§9.2. Bags, Bottles, Boxes and Safes
The kind "container" allows one thing to contain others. Things are sometimes containers automatically, sometimes by instruction:
The match is in the matchbox. The bucket is a container.
The matchbox, like the bucket, is a container. Containers come in all sizes and have a variety of behaviours, mainly controlled by the properties we give them: they can be "open" or "closed", "opaque" or "transparent" (when closed), "openable" or not, "lockable" or not, "enterable" or not. The basic ideas of containment are to do with carrying and sometimes hiding the contents, and Inform makes this easy. Allowing for locking and unlocking is again straightforward:
The strongbox is a locked container. The little steel key unlocks the strongbox.
Two built-in extensions enhance and modify the behavior of locks and keys: Locksmith automates a number of steps, automatically unlocking doors when trying to open them (for instance).

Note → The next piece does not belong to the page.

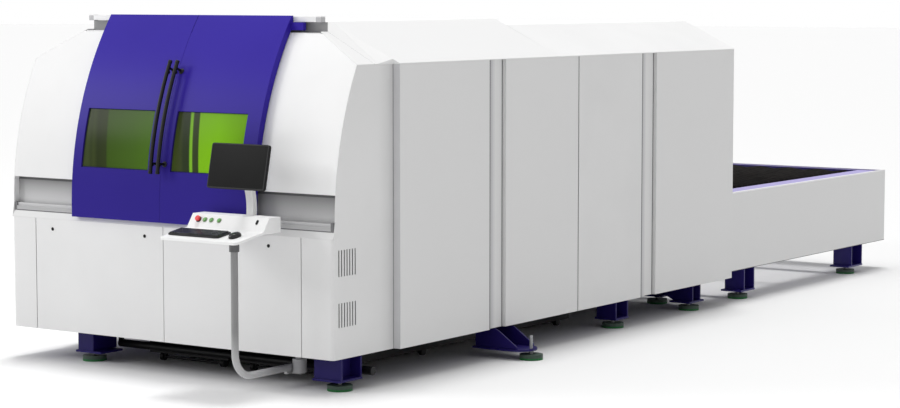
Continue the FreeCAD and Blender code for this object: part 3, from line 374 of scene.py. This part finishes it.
# The finish of each CAD node: by its own name, by the family that its name starts with, or plain white
FINISH = {
    "bed_frame": FRAME, "level_feet": FEET, "lifting_bar": BLACK, "table_frame": TABLE,
    "table_sheets": SHEETS, "lower_rail": RAIL, "top_rail": BRIGHT, "end_stops": STOPS,
    "control_cabinet": GREY, "beam_rails": GROUND, "moving_beam": ANODISED, "carriage": ANODISED,
    "cutting_head": GROUND, "sill": SILL, "keyboard": KEYS, "mouse": KEYS, "monitor": SHELL,
    "control_arm": POST, "arm_pivot": PIVOT, "monitor_stem": COVER, "desk": BRIGHT,
    "emergency_stop": RED, "roof_front": ROOF, "roof_rear": BRIGHT, "side_right_front": MODULE,
    "side_right_rear": MODULE_REAR, "side_front_left": CORNER, "side_front_right": CORNER,
}
FAMILIES = {
    "door_": VIOLET, "window_": GLASS, "handle_": BLACK, "lock_": BLACK, "wheels_": BLACK_ABS,
    "scrap_": BLACK, "pallet_": SCORCHED, "button_": GREEN, "cover_": COVER, "side_left": GREY,
    "rear_": GREY,
}
for name, piece in nodes.items():
    finish = FINISH.get(name, WHITE)
    for first_part, family_finish in FAMILIES.items():
        if name.startswith(first_part):
            finish = family_finish
    piece.data.materials.clear()
    piece.data.materials.append(finish)


# Shapes

SHARP_EDGE = math.radians(35)
CORNER_STEPS = 7


def skin(name, stacks, finish, body, loop=False):
    """One piece of several closed skins.

    Each stack is an array of rings of points. Neighbouring rings are joined by four-sided faces, and the
    two last rings are closed by flat ends, or by each other where the rings loop round. The sum of each
    face's share of the volume tells which way round its corners go, so that all faces point outwards.
    """
    points = []
    faces = []
    count = 0
    for rings in stacks:
        rows, cols = rings.shape[:2]
        here = np.arange(rows * cols).reshape(rows, cols)
        beside = np.roll(here, -1, axis=1)
        quads = np.stack([here, beside, np.roll(beside, -1, axis=0), np.roll(here, -1, axis=0)], -1)
        quads = (quads if loop else quads[:-1]).reshape(-1, 4)
        ends = [] if loop else [here[0][::-1], here[-1]]
        flat = rings.reshape(-1, 3)
        corner = [flat[quads[:, i]] - flat.mean(axis=0) for i in range(4)]
        volume = sum(np.einsum("ij,ij->i", corner[0], np.cross(corner[i], corner[i + 1])).sum()
                     for i in (1, 2))
        step = 1 if volume > 0 else -1
        faces += (quads[:, ::step] + count).tolist() + [(end[::step] + count).tolist() for end in ends]
        points.append(flat)
        count += len(flat)
    mesh = bpy.data.meshes.new(name)
    mesh.from_pydata(np.concatenate(points).tolist(), [], faces)
    mesh.polygons.foreach_set("use_smooth", [True] * len(mesh.polygons))
    mesh.set_sharp_from_angle(angle=SHARP_EDGE)
    mesh.materials.append(finish)
    piece = bpy.data.objects.new(name, mesh)
    bpy.context.scene.collection.objects.link(piece)
    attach(piece, body)
    return piece


def stack(centre, across, along, levels, power=2.0, sides=32):
    """Rings over a centre, each a rounded rectangle.

    A level is (height, half width, half depth). A ring's point at angle t lies at half width times
    cos t and half depth times sin t, each raised to 2 over the power with its sign kept: a power of 2 is
    an ellipse and a high one nearly a rectangle. Heights run along the cross product of the two axes.
    """
    t = np.linspace(0, 2 * np.pi, sides, endpoint=False)
    c = np.sign(np.cos(t)) * np.abs(np.cos(t)) ** (2 / power)
    s = np.sign(np.sin(t)) * np.abs(np.sin(t)) ** (2 / power)
    up = np.cross(across, along)
    return np.array([centre + up * height + np.outer(c * width, across) + np.outer(s * depth, along)
                     for height, width, depth in levels])


def rounded(levels):
    """Levels for a round piece from (height, radius)."""
    return [(height, radius, radius) for height, radius in levels]


def tube(route, inner, outer, profile):
    """A closed profile carried round a route.

    Each of the profile's points is the route's point plus its first number along the inner direction
    and its second along the outer one.
    """
    profile = np.array(profile, float)
    return (route[:, None] + profile[None, :, :1] * inner[:, None]
            + profile[None, :, 1:] * outer[:, None])


def framed(half_x, half_z, corner, run=14):
    """A rounded rectangle's points and their inward directions.

    Each corner is a quarter circle, and evenly spaced points lead from its end to the next corner.
    """
    centres = [np.array([(half_x - corner) * x, (half_z - corner) * z])
               for x, z in ((1, 1), (-1, 1), (-1, -1), (1, -1))]
    side = np.linspace(0, 1, run, endpoint=False)[1:, None]
    points = []
    inward = []
    for k, centre in enumerate(centres):
        t = np.linspace(k, k + 1, CORNER_STEPS) * np.pi / 2
        out = np.stack([np.cos(t), np.sin(t)], 1)
        ahead = centres[(k + 1) % 4] - centre
        points += [centre + corner * out, centre + corner * out[-1] + side * ahead]
        inward += [-out, np.repeat(-out[-1:], run - 1, axis=0)]
    return np.concatenate(points), np.concatenate(inward)


# Doors: window seals, and the flanges, collars and end caps of the pull bars

ARC = place(0, 2.364, 1.155)
GLASS_SUNK = 0.012
PANE_LAP = 0.012
WINDOW_CORNER = 0.006
BAR_OUT = DOOR_RADIUS + 0.07
BAR_ENDS = ((1.44, -1), (2.224, 1))
BAR_STANDS = (1.5, 2.15)


def curved(x, z, radius):
    """A point on the doors' curve, with the outward and upward directions there.

    The height above the arc's centre over the radius is the sine of its angle.
    """
    angle = np.arcsin((z - ARC[2]) / radius)
    zero = np.zeros_like(angle)
    out = np.stack([zero, -np.cos(angle), np.sin(angle)], -1)
    up = np.stack([zero, np.sin(angle), np.cos(angle)], -1)
    spot = np.stack([x + zero, ARC[1] + radius * out[..., 1], ARC[2] + radius * out[..., 2]], -1)
    return spot, out, up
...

Skeleton Keys allows us to define multiple keys that unlock the same object, rather than being restricted to one matching key per item.
For a container with a combination lock, rather than a key, see Safety; for a more sophisticated safe requiring digits dialed over multiple turns, see Eyes, Fingers, Toes.
Trachypachidae Maturin 1803 provides a bottle that is stoppered with a cork: when it is closed, the cork is part of the bottle, but otherwise the cork becomes a separate object we can carry around.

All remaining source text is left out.